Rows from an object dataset
— begin —
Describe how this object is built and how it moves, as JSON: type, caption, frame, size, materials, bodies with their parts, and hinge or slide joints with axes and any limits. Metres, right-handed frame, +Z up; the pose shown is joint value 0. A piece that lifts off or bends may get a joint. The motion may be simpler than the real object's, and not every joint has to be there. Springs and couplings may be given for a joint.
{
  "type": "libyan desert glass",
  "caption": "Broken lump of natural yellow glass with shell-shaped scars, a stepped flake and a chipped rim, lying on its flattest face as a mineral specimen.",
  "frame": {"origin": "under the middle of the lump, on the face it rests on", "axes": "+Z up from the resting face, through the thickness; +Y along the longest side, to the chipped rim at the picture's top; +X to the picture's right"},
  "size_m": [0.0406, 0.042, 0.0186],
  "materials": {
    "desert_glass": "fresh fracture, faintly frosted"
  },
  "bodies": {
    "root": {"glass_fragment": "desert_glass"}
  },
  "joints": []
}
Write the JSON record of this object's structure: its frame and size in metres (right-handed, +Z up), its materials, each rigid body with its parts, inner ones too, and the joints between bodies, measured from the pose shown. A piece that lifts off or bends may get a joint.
— end —
__EXERCISE DETAILS__. Return every record, word for word.

__WORKED SOLUTION__.
Describe how this object is built and how it moves, as JSON: type, caption, frame, size, materials, bodies with their parts, and hinge or slide joints with axes and any limits. Metres, right-handed frame, +Z up; the pose shown is joint value 0. A piece that lifts off or bends may get a joint. The motion may be simpler than the real object's, and not every joint has to be there. Springs and couplings may be given for a joint.
{
  "type": "libyan desert glass",
  "caption": "Broken lump of natural yellow glass with shell-shaped scars, a stepped flake and a chipped rim, lying on its flattest face as a mineral specimen.",
  "frame": {"origin": "under the middle of the lump, on the face it rests on", "axes": "+Z up from the resting face, through the thickness; +Y along the longest side, to the chipped rim at the picture's top; +X to the picture's right"},
  "size_m": [0.0406, 0.042, 0.0186],
  "materials": {
    "desert_glass": "fresh fracture, faintly frosted"
  },
  "bodies": {
    "root": {"glass_fragment": "desert_glass"}
  },
  "joints": []
}
Write the JSON record of this object's structure: its frame and size in metres (right-handed, +Z up), its materials, each rigid body with its parts, inner ones too, and the joints between bodies, measured from the pose shown. A piece that lifts off or bends may get a joint.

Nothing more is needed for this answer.